=== Data supplied ===

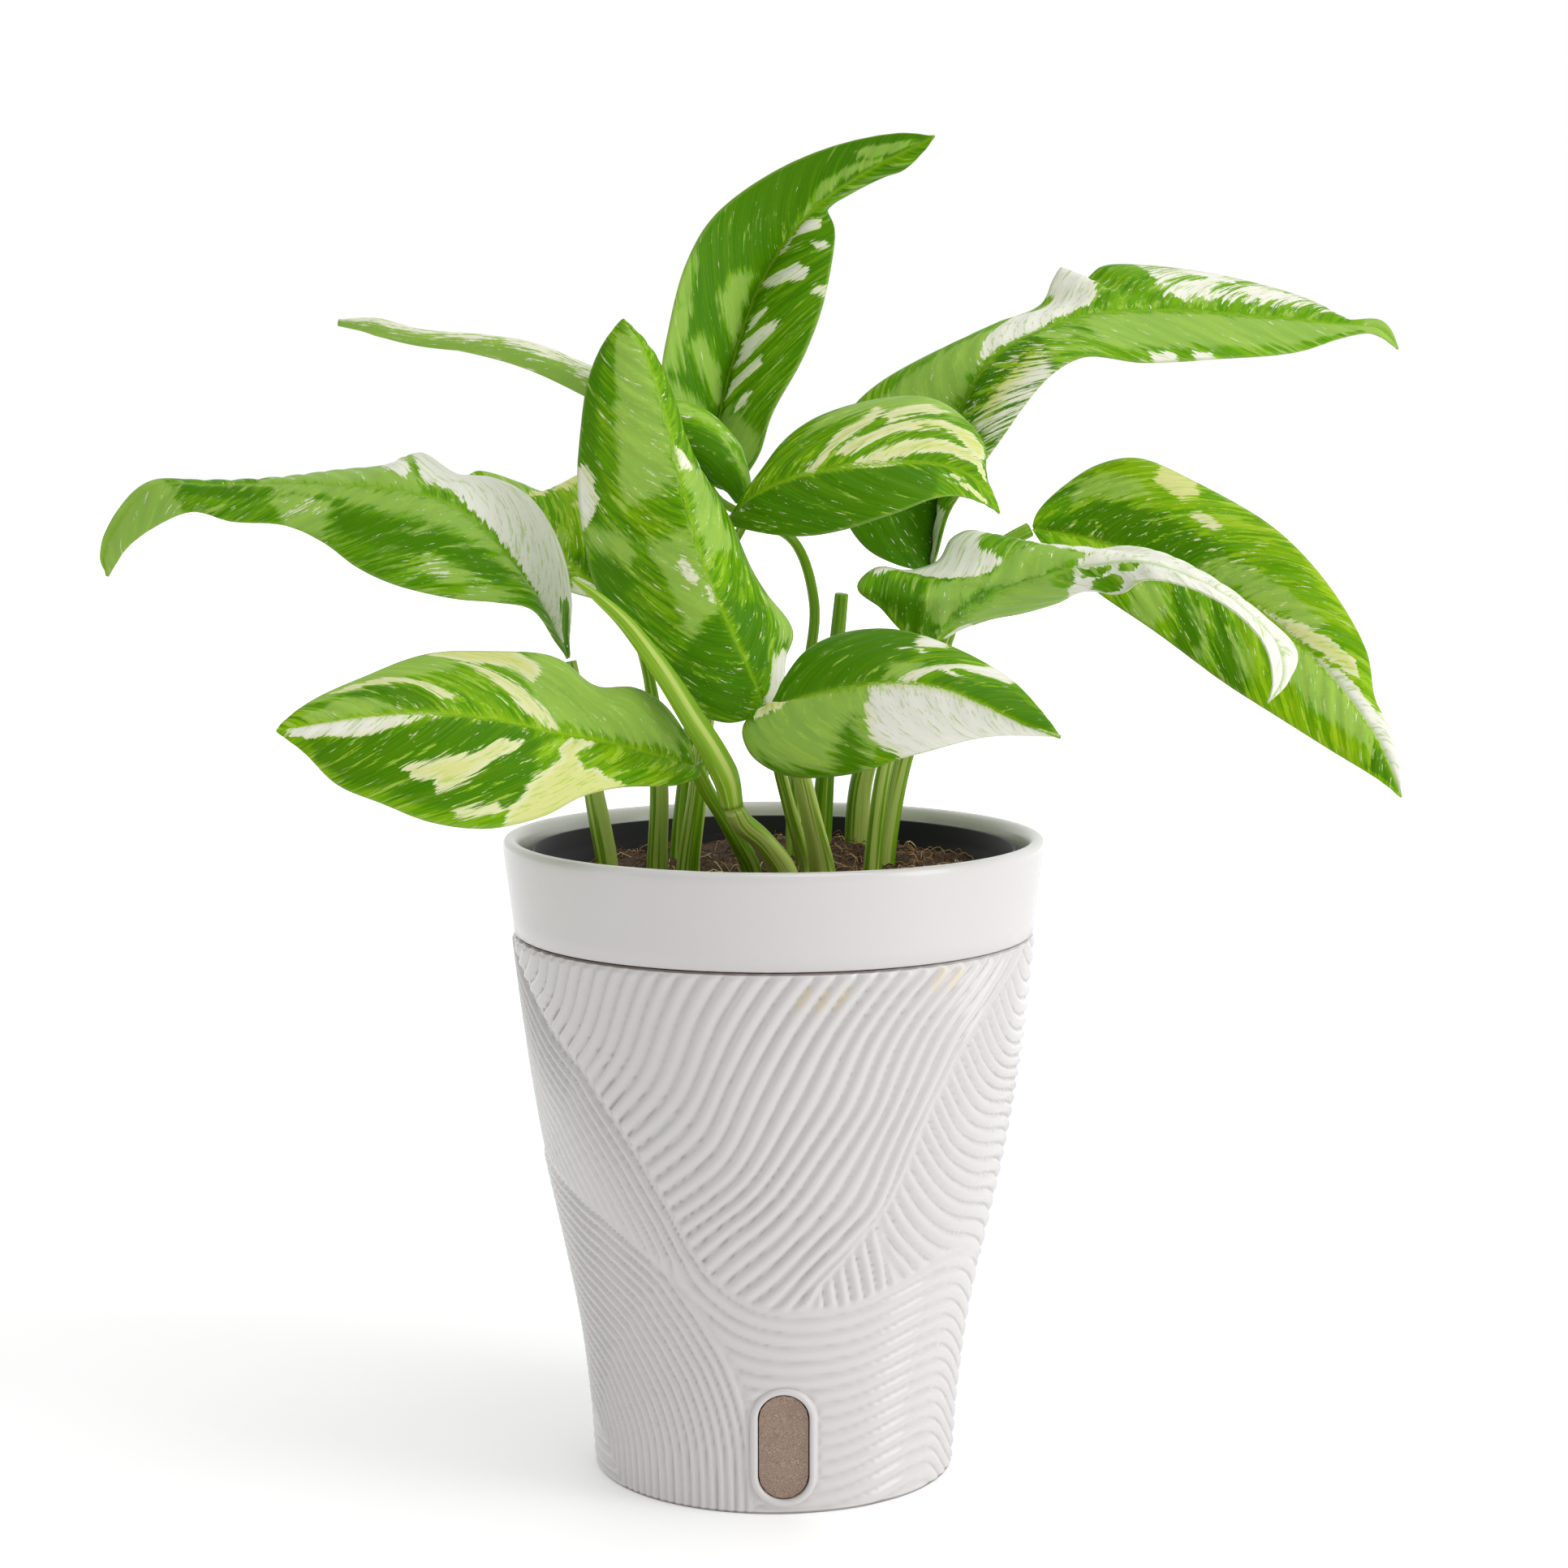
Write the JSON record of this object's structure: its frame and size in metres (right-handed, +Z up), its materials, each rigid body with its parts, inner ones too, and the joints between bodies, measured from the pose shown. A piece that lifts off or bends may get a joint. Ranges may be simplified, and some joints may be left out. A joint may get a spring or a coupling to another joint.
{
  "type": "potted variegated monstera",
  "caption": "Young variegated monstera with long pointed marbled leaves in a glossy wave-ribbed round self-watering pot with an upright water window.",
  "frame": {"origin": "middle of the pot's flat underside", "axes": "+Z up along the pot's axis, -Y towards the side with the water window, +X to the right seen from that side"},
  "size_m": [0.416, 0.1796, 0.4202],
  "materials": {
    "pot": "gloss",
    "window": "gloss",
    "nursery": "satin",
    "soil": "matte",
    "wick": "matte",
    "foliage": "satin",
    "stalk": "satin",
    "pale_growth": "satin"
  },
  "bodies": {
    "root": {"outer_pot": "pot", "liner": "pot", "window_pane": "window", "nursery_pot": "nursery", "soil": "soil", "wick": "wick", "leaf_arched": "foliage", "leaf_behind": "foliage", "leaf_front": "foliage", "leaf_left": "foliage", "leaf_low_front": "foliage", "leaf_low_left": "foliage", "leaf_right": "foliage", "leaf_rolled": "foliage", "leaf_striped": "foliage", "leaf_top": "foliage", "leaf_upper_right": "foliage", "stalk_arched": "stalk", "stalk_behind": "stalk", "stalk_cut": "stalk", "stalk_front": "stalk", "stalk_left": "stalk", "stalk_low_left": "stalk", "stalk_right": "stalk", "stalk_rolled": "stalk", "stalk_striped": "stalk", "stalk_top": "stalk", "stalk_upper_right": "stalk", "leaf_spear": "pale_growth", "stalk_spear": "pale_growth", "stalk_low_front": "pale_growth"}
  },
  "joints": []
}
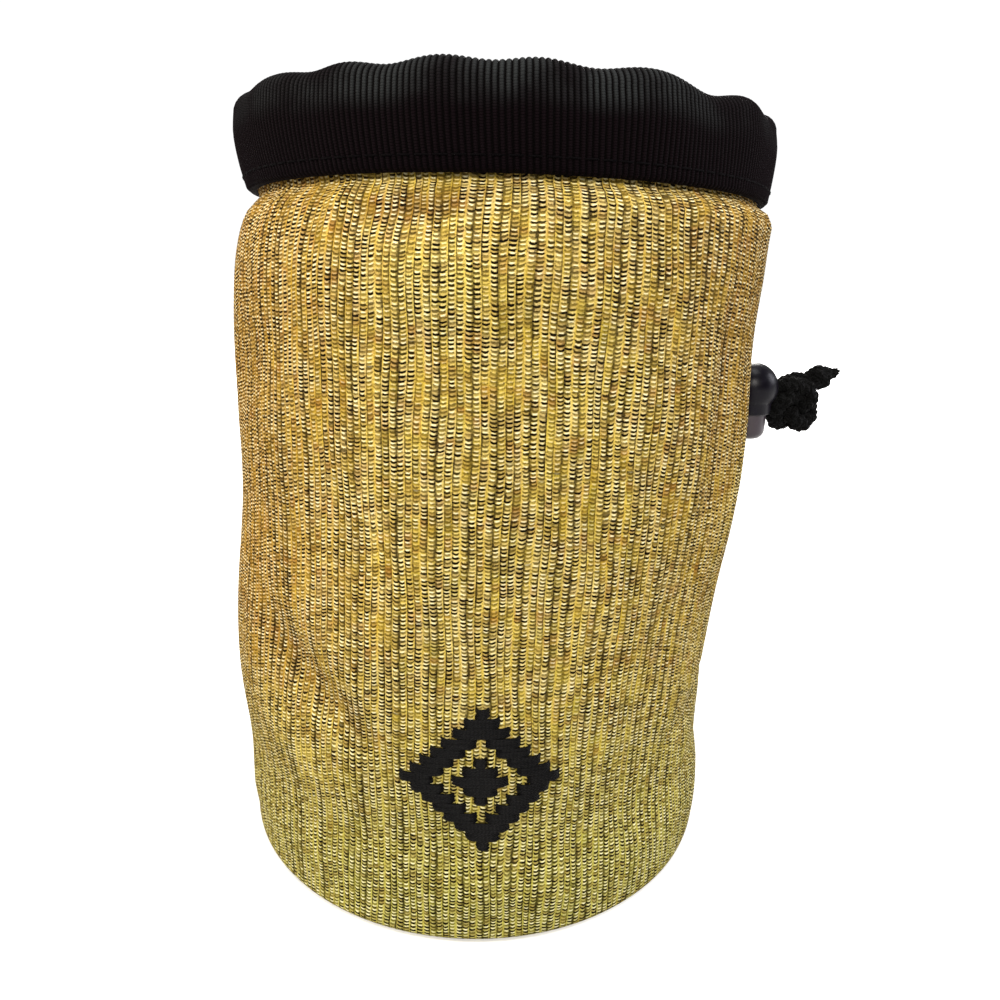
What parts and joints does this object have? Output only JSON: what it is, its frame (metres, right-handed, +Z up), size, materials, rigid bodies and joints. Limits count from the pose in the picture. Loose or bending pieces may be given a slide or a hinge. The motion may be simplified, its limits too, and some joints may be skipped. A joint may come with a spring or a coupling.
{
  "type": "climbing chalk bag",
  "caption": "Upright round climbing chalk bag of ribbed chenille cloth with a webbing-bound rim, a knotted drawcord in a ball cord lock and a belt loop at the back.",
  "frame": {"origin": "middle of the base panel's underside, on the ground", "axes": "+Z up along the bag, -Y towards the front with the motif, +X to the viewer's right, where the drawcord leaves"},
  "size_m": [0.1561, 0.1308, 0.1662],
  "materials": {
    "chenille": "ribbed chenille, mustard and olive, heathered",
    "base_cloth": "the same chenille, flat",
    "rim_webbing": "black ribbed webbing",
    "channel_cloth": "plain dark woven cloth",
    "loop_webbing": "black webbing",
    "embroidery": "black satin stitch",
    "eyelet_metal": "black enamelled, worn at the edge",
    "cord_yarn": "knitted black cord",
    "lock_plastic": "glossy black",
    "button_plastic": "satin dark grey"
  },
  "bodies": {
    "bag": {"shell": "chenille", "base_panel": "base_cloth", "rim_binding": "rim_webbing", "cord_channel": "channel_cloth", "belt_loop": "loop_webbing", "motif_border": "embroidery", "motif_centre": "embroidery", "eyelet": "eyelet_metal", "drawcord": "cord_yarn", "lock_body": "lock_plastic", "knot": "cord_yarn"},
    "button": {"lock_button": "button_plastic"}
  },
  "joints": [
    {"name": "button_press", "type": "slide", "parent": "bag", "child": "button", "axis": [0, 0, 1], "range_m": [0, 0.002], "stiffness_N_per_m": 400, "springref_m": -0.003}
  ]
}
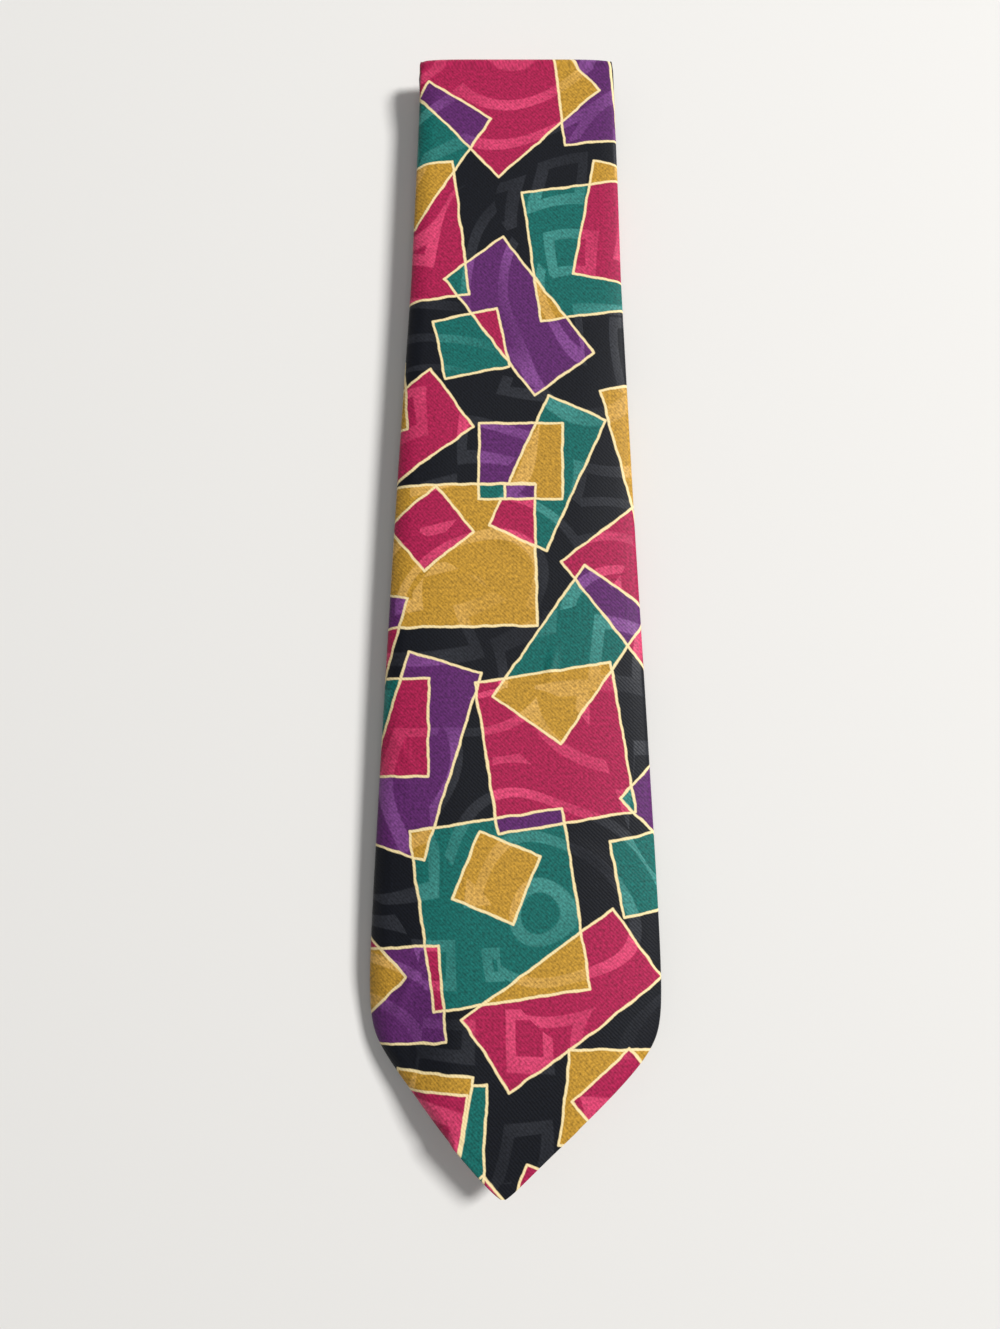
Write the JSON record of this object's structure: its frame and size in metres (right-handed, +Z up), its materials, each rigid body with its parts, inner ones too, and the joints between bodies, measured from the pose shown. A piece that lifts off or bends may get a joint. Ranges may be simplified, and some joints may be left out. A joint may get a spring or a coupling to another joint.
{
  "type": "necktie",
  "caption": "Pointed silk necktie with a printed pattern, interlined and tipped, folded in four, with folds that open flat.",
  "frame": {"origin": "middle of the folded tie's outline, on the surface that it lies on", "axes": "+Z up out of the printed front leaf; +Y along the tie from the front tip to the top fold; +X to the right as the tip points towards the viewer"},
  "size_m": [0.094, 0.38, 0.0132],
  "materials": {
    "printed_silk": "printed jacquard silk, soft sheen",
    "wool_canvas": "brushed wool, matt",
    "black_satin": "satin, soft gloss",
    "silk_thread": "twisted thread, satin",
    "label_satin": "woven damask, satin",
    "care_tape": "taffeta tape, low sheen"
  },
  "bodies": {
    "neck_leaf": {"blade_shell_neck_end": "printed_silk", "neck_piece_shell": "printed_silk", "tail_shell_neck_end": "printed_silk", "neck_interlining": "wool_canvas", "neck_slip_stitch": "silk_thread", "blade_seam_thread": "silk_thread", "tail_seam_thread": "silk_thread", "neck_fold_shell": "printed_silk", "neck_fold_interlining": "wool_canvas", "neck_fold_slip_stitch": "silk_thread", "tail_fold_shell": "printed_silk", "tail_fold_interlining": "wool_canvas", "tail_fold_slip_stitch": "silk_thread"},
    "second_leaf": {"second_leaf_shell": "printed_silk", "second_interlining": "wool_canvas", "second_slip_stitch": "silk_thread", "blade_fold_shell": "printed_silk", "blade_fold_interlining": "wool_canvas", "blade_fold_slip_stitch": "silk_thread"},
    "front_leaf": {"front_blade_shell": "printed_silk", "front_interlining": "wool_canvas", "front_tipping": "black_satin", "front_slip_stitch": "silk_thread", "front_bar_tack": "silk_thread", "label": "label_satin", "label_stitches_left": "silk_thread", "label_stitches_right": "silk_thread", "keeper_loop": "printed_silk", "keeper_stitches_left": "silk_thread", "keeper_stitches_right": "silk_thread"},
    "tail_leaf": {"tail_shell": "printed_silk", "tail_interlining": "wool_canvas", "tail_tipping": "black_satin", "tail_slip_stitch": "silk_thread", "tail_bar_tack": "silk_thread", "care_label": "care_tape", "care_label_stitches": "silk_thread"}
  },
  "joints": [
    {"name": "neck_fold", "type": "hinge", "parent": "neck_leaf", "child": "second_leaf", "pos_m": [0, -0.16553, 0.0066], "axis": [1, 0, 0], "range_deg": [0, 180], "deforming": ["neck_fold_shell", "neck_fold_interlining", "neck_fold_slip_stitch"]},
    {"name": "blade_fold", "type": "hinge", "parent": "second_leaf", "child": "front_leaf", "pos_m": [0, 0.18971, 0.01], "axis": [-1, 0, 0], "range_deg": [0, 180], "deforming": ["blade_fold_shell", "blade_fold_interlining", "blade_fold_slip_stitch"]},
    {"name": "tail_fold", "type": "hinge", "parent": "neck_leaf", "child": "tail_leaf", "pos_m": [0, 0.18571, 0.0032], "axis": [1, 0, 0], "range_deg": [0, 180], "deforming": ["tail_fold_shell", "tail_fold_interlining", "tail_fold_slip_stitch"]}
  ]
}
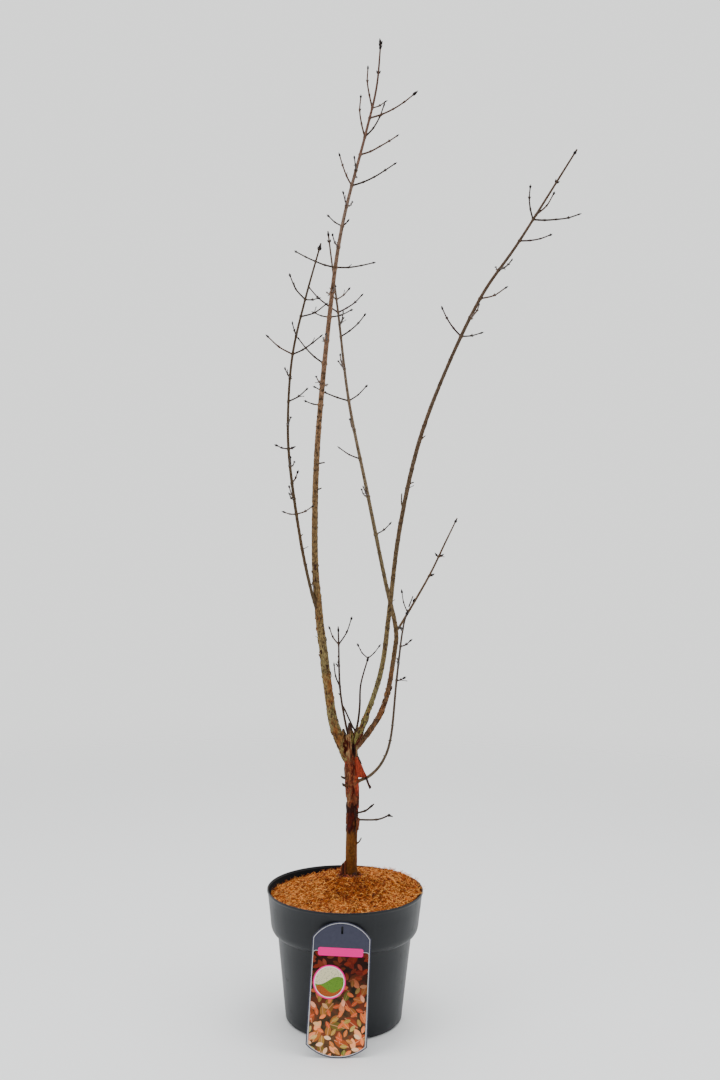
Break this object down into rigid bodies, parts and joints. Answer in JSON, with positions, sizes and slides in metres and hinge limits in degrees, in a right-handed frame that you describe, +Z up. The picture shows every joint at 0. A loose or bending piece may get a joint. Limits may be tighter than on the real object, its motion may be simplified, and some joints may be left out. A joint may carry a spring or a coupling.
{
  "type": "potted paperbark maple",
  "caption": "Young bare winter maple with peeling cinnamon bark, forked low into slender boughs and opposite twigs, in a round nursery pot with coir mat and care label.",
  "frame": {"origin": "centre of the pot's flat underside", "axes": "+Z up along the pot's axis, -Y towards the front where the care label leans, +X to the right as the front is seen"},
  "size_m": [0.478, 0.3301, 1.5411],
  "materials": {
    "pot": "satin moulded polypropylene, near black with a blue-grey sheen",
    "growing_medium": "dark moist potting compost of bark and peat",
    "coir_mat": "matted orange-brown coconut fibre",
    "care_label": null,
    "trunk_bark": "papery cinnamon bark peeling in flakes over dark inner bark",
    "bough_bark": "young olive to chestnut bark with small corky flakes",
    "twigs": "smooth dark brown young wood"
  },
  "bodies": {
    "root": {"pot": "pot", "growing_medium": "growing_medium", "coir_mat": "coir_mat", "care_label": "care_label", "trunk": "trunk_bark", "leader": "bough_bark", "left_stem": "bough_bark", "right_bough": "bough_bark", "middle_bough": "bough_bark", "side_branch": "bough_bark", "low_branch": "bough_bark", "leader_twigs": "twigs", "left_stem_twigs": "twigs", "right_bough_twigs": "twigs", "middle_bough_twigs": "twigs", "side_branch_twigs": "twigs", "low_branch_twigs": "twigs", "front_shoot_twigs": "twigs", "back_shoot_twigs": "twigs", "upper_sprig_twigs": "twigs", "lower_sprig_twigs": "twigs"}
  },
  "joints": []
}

===

Only the lines from the one that contains "Break this object" to the end of the entries above should be given again, exactly and in full.

Break this object down into rigid bodies, parts and joints. Answer in JSON, with positions, sizes and slides in metres and hinge limits in degrees, in a right-handed frame that you describe, +Z up. The picture shows every joint at 0. A loose or bending piece may get a joint. Limits may be tighter than on the real object, its motion may be simplified, and some joints may be left out. A joint may carry a spring or a coupling.
{
  "type": "potted paperbark maple",
  "caption": "Young bare winter maple with peeling cinnamon bark, forked low into slender boughs and opposite twigs, in a round nursery pot with coir mat and care label.",
  "frame": {"origin": "centre of the pot's flat underside", "axes": "+Z up along the pot's axis, -Y towards the front where the care label leans, +X to the right as the front is seen"},
  "size_m": [0.478, 0.3301, 1.5411],
  "materials": {
    "pot": "satin moulded polypropylene, near black with a blue-grey sheen",
    "growing_medium": "dark moist potting compost of bark and peat",
    "coir_mat": "matted orange-brown coconut fibre",
    "care_label": null,
    "trunk_bark": "papery cinnamon bark peeling in flakes over dark inner bark",
    "bough_bark": "young olive to chestnut bark with small corky flakes",
    "twigs": "smooth dark brown young wood"
  },
  "bodies": {
    "root": {"pot": "pot", "growing_medium": "growing_medium", "coir_mat": "coir_mat", "care_label": "care_label", "trunk": "trunk_bark", "leader": "bough_bark", "left_stem": "bough_bark", "right_bough": "bough_bark", "middle_bough": "bough_bark", "side_branch": "bough_bark", "low_branch": "bough_bark", "leader_twigs": "twigs", "left_stem_twigs": "twigs", "right_bough_twigs": "twigs", "middle_bough_twigs": "twigs", "side_branch_twigs": "twigs", "low_branch_twigs": "twigs", "front_shoot_twigs": "twigs", "back_shoot_twigs": "twigs", "upper_sprig_twigs": "twigs", "lower_sprig_twigs": "twigs"}
  },
  "joints": []
}